Dimensi sosiologi (meliputi latar
belakang kemasyarakatan misalnya status sosial, pendidikan, pekerjaan,
peranan dalam masyarakat, kehidupan pribadi, pandangan hidup, agama, hobby, dan
sebagainya) novel Ronggeng
Dukuh Paruk sangat bisa dirasakan dan terkesan hidup, walaupun tak dapat
dipungkiri dimensi fisiologi dan dimensi psikologi juga sangat berperan. Maka
dari itu, penulis tertarik mengangkat judul Analisis Dimensi Sosiologi
Novel “Ronggeng Dukuh Paruk” Karya Ahmad Tohari.
B. Rumusan
Masalah
Berdasarkan uraian latar belakang permasalahan di atas, maka dengan
demikian dirumuskan permasalahan dalam analisis adalah, bagaimana dimensi
sosiologi, dalam hal ini latar belakang kemasyarakatan (pendidikan, pekerjaan,
peranan dalam masyarakat, kehidupan pribadi, pandangan hidup, agama, hingga
kesenangan) orang-orang Dukuh Paruk dalam menjalani kehidupan sehari-hari
seperti yang digambarkan Ahmad Tohari?
C. Tujuan
Masalah
Berdasarkan permasalahan yang telah dikemukakan di atas, maka tujuan
penelitian ini adalah untuk mengetahui dimensi sosiologi, dalam hal ini latar
belakang kemasyarakatan (pendidikan, pekerjaan, peranan dalam masyarakat,
kehidupan pribadi, pandangan hidup, agama, hingga kesenangan) orang-orang Dukuh
Paruk dalam menjalani kehidupan sehari-hari seperti yang digambarkan Ahmad
Tohari.
D. Manfaat
penelitian
1.
Manfaat
Praktis
Novel Ronggeng Dukuh Paruk karya Ahmad Tohari patut menjadi bahan
pembelajaran dan pertimbangan yang baik dalam dunia pembelajaran maupun dunia
sastra yang luas, walaupun ada beberapa kata cabul didalamnya tapi tak
melunturkan nilai memikat dari penyampain Ahmad Tohari yang mebgitu luwes. Dengan
membaca novel tersebut khususnya mendalami dimensi sosiologi novel Ronggeng
Dukuh Paruk, pembaca sekalian dapat merasakan lingkungan adat yang luar biasa
serta pembelajaran yang tak kalah menarik yang termuat didalamnya.
2.
Bagi
Teoteris
Manfaat teoretis dari skripsi ini yaitu, memeroleh pengetahuan baru tentang dimensi sosiologi
novel Ronggeng Dukuh Paruk, selain itu penulis juga menyadari banyak hal di
luar sana yang sangat istimewa tapi kadang terlupakan, yaitu adat dan budaya.

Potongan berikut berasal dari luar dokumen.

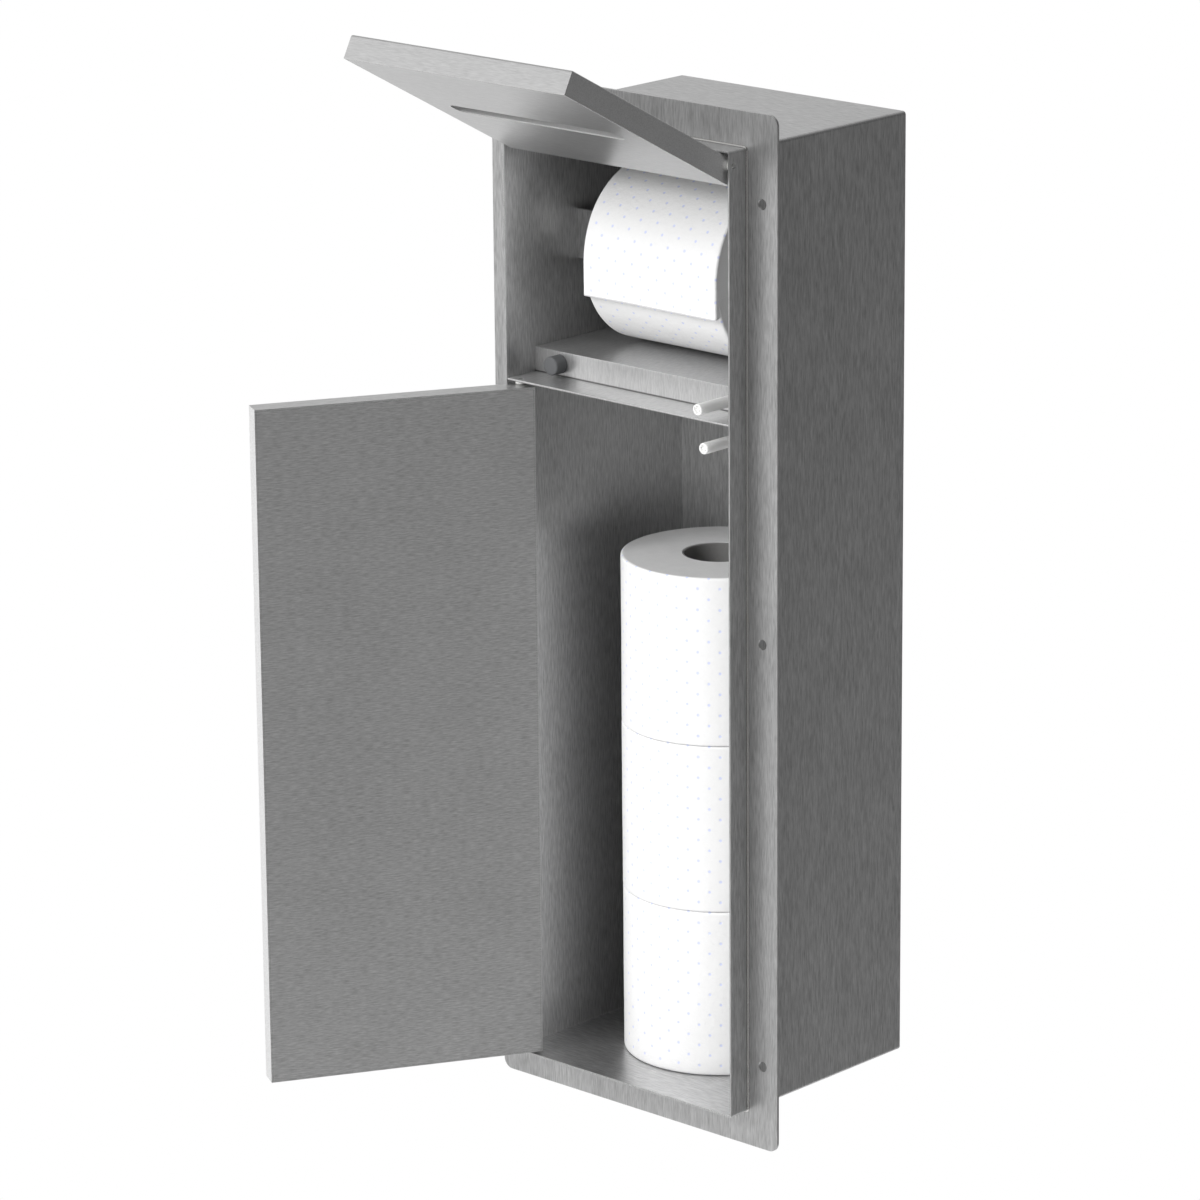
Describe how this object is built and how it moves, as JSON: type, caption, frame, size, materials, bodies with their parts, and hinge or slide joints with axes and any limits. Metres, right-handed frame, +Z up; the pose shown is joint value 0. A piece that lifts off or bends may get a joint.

Membaca langsung novel Ronggeng Dukuh Paruk karya Ahmad Tohari seakan menarik
penulis ke tahun 1965, latar pada novel ini yang oenuh intrik mistis hingga
pertikaian dan kematian. Selain itu, memberi dorongan kepada peneliti
selanjutnya untuk melaksanakan penelitian sejenisnya.